Dépendance économique
Si l’avocate admet que « (son) prisme est particulier, car (elle) ne voit que ce qui va mal. On ne (la) contacte évidemment pas lorsque l’entreprise est respectueuse du droit du travail », elle dresse un constat majeur : une « augmentation massive de dossiers douloureux » ces dernières années. Avec des victimes présumées qui ont du mal à quitter cet environnement toxique : « Elles arrivent en ayant l’impression qu’aucune échappatoire n’est possible en raison d’une dépendance économique renforcée par la crise actuelle. Elles n’ont pas les moyens de démissionner, mais leur situation de travail les rend malades. »
Autre conséquence du recours à ces indemnités transactionnelles ? Un « nombre de dossiers aux prud’hommes divisé par deux » entre 2010 et 2021, note-t-elle. Seulement « 4 % des femmes victimes de harcèlement portent plainte par peur du licenciement, des conséquences sur leur réputation et carrière, ou encore par crainte de perdre leur temps ». Or, « s’il y a moins de procès, il y a moins de condamnations, donc moins de jurisprudence sur les inégalités entre les femmes et les hommes. Le cercle est vicieux ! »

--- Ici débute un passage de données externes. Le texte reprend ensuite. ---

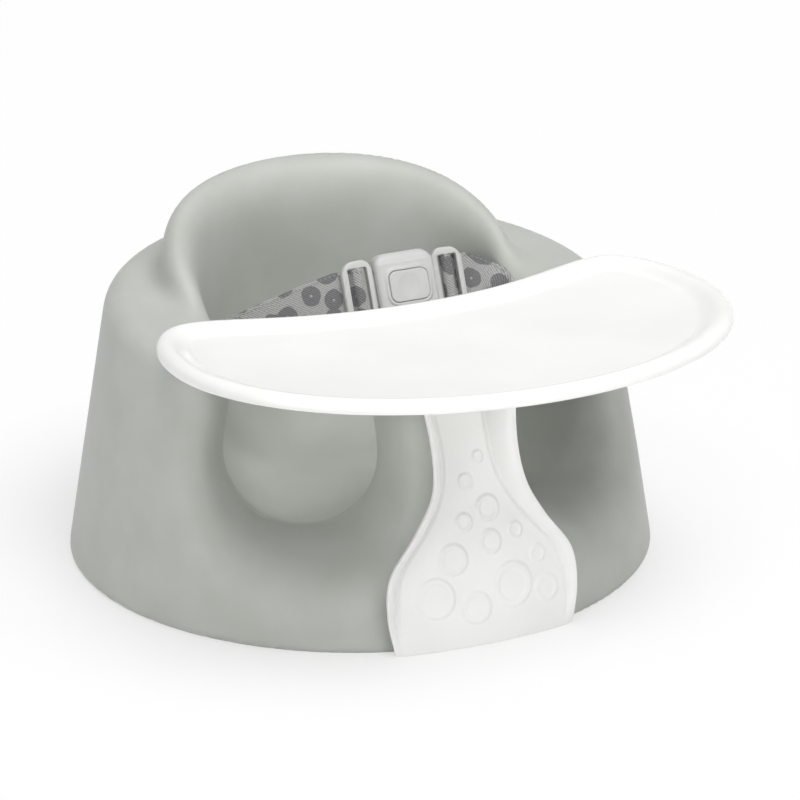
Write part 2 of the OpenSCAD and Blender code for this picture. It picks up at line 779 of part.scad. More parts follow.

C’est pourquoi, dans son ouvrage, l’avocate encourage managers et salariés à se former et à prendre la parole à ce sujet – même anonymement – afin de faire évoluer les entreprises dans le bon sens. « Nous constatons le véritable engagement des entreprises pour un sujet lorsqu’un problème se pose. Le plus important réside dans la manière dont elles traiteront le problème. Qui vont-elles protéger ? », s’interroge Elise Fabing. Cette dernière se réjouit toutefois de l’intérêt grandissant porté au droit du travail au sein de la société. « C’est une bonne chose qu’enfin la parole des salariés se libère. Je me réjouis de la visibilité des violences au travail, indispensable à la construction d’un monde du travail égalitaire et sain », termine-t-elle.
*Les prénoms ont été modifiés.
*Enquête intitulée : « Données d’expérience sur la violence et le harcèlement au travail : première enquête mondiale », publiée en décembre 2022.